* begin Information provided *
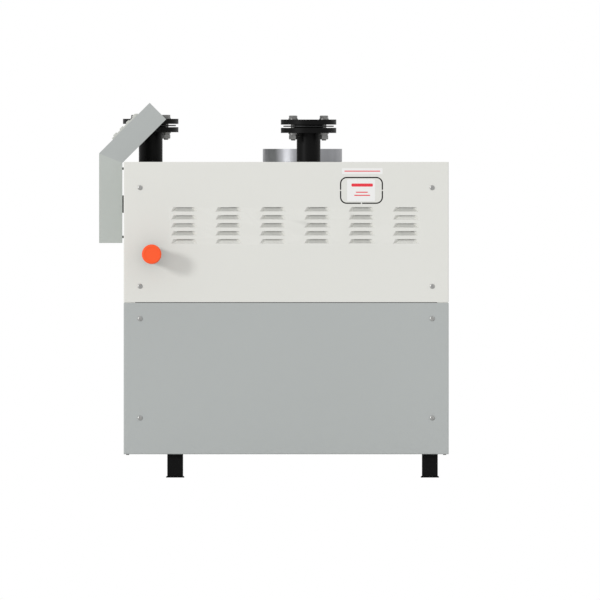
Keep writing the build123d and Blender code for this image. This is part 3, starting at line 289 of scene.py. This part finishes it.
def make_materials():
    """One material for each of the record's slots, and those of the pieces made here."""
    look = finish()
    coat, rolled = coat_group(), streak_group()
    grain = 1 / look.coat_grain
    depth = look.coat_depth

    def coated(name, value, tone=0.03, scale=grain, bump=depth, **shader):
        values = {"Colour": rgba(value), "Grain": scale, "Tone": tone}
        MATERIALS[name] = shell_material(name, coat, values, bump, 0.0003, **shader)

    def metal(name, value, spread, stretch, spangle=90.0, bump=0.05):
        values = {"Dark": rgba(value, 1 - spread), "Light": rgba(value, 1 + spread), "Stretch": stretch,
                  "Spangle": spangle}
        MATERIALS[name] = shell_material(name, rolled, values, bump, 0.0002, Metallic=1.0)

    coated("white_paint", look.white)
    coated("grey_paint", look.grey)
    coated("console_paint", look.console)
    coated("black_paint", look.black, tone=0.4, Specular_IOR_Level=0.12)
    coated("light_plastic", look.unit, scale=1800.0, bump=0.03)
    coated("orange_plastic", look.orange, tone=0.02, scale=1500.0, bump=0.04, Specular_IOR_Level=0.3)
    coated("black_plastic", (0.012, 0.012, 0.012), tone=0.2, scale=1500.0)
    coated("rubber", (0.015, 0.015, 0.015), tone=0.3, scale=600.0, bump=0.15)
    # Painted shade: the strips behind the panel joint darken the gap between its light ends
    coated("gap_shade_grey", look.gap_shade, tone=0.2, scale=700.0, bump=0.3)
    coated("gasket", (0.010, 0.010, 0.011), tone=0.5, scale=500.0, bump=0.2)
    coated("boiler_steel", (0.03, 0.03, 0.032), tone=0.6, scale=300.0, bump=0.2)
    coated("wool", (0.45, 0.40, 0.22), tone=0.5, scale=260.0, bump=0.8)
    coated("label", (0.84, 0.84, 0.83), tone=0.01, scale=2500.0, bump=0.01)
    coated("label_print", look.red, tone=0.02, scale=2500.0, bump=0.01)
    coated("display", (0.012, 0.018, 0.018), tone=0.1, bump=0.0, Coat_Weight=1.0, Coat_Roughness=0.03)
    metal("zinc_steel", look.zinc, 0.18, (240, 240, 240), 400.0)
    metal("bright_zinc", look.screw, 0.1, (240, 240, 240), 400.0)
    metal("galvanised", look.galvanised, 0.09, (40, 40, 1.2), 120.0)
    metal("stainless", (0.5, 0.5, 0.5), 0.1, (300, 4, 300))
    metal("aluminium", (0.5, 0.5, 0.52), 0.08, (200, 200, 200), bump=0.2)


# Mesh helpers

def add_object(name, mesh, body=BODY, material=None):
    """A finished mesh as a piece that rides on a body."""
    piece = bpy.data.objects.new(name, mesh)
    bpy.context.scene.collection.objects.link(piece)
    if material:
        mesh.materials.clear()
        mesh.materials.append(MATERIALS[material])
    if body:
        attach(piece, body)
    return piece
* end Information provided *
§ Problem description
Repeat the listing exactly, from its first line to its last.

§ Result
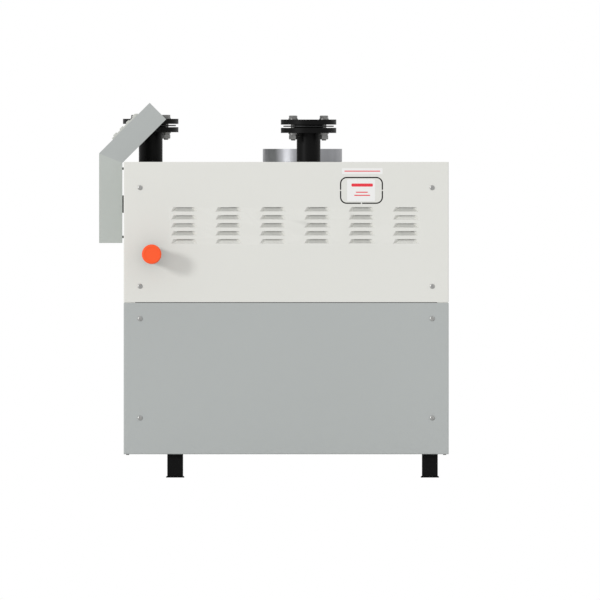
Keep writing the build123d and Blender code for this image. This is part 3, starting at line 289 of scene.py. This part finishes it.
def make_materials():
    """One material for each of the record's slots, and those of the pieces made here."""
    look = finish()
    coat, rolled = coat_group(), streak_group()
    grain = 1 / look.coat_grain
    depth = look.coat_depth

    def coated(name, value, tone=0.03, scale=grain, bump=depth, **shader):
        values = {"Colour": rgba(value), "Grain": scale, "Tone": tone}
        MATERIALS[name] = shell_material(name, coat, values, bump, 0.0003, **shader)

    def metal(name, value, spread, stretch, spangle=90.0, bump=0.05):
        values = {"Dark": rgba(value, 1 - spread), "Light": rgba(value, 1 + spread), "Stretch": stretch,
                  "Spangle": spangle}
        MATERIALS[name] = shell_material(name, rolled, values, bump, 0.0002, Metallic=1.0)

    coated("white_paint", look.white)
    coated("grey_paint", look.grey)
    coated("console_paint", look.console)
    coated("black_paint", look.black, tone=0.4, Specular_IOR_Level=0.12)
    coated("light_plastic", look.unit, scale=1800.0, bump=0.03)
    coated("orange_plastic", look.orange, tone=0.02, scale=1500.0, bump=0.04, Specular_IOR_Level=0.3)
    coated("black_plastic", (0.012, 0.012, 0.012), tone=0.2, scale=1500.0)
    coated("rubber", (0.015, 0.015, 0.015), tone=0.3, scale=600.0, bump=0.15)
    # Painted shade: the strips behind the panel joint darken the gap between its light ends
    coated("gap_shade_grey", look.gap_shade, tone=0.2, scale=700.0, bump=0.3)
    coated("gasket", (0.010, 0.010, 0.011), tone=0.5, scale=500.0, bump=0.2)
    coated("boiler_steel", (0.03, 0.03, 0.032), tone=0.6, scale=300.0, bump=0.2)
    coated("wool", (0.45, 0.40, 0.22), tone=0.5, scale=260.0, bump=0.8)
    coated("label", (0.84, 0.84, 0.83), tone=0.01, scale=2500.0, bump=0.01)
    coated("label_print", look.red, tone=0.02, scale=2500.0, bump=0.01)
    coated("display", (0.012, 0.018, 0.018), tone=0.1, bump=0.0, Coat_Weight=1.0, Coat_Roughness=0.03)
    metal("zinc_steel", look.zinc, 0.18, (240, 240, 240), 400.0)
    metal("bright_zinc", look.screw, 0.1, (240, 240, 240), 400.0)
    metal("galvanised", look.galvanised, 0.09, (40, 40, 1.2), 120.0)
    metal("stainless", (0.5, 0.5, 0.5), 0.1, (300, 4, 300))
    metal("aluminium", (0.5, 0.5, 0.52), 0.08, (200, 200, 200), bump=0.2)


# Mesh helpers

def add_object(name, mesh, body=BODY, material=None):
    """A finished mesh as a piece that rides on a body."""
    piece = bpy.data.objects.new(name, mesh)
    bpy.context.scene.collection.objects.link(piece)
    if material:
        mesh.materials.clear()
        mesh.materials.append(MATERIALS[material])
    if body:
        attach(piece, body)
    return piece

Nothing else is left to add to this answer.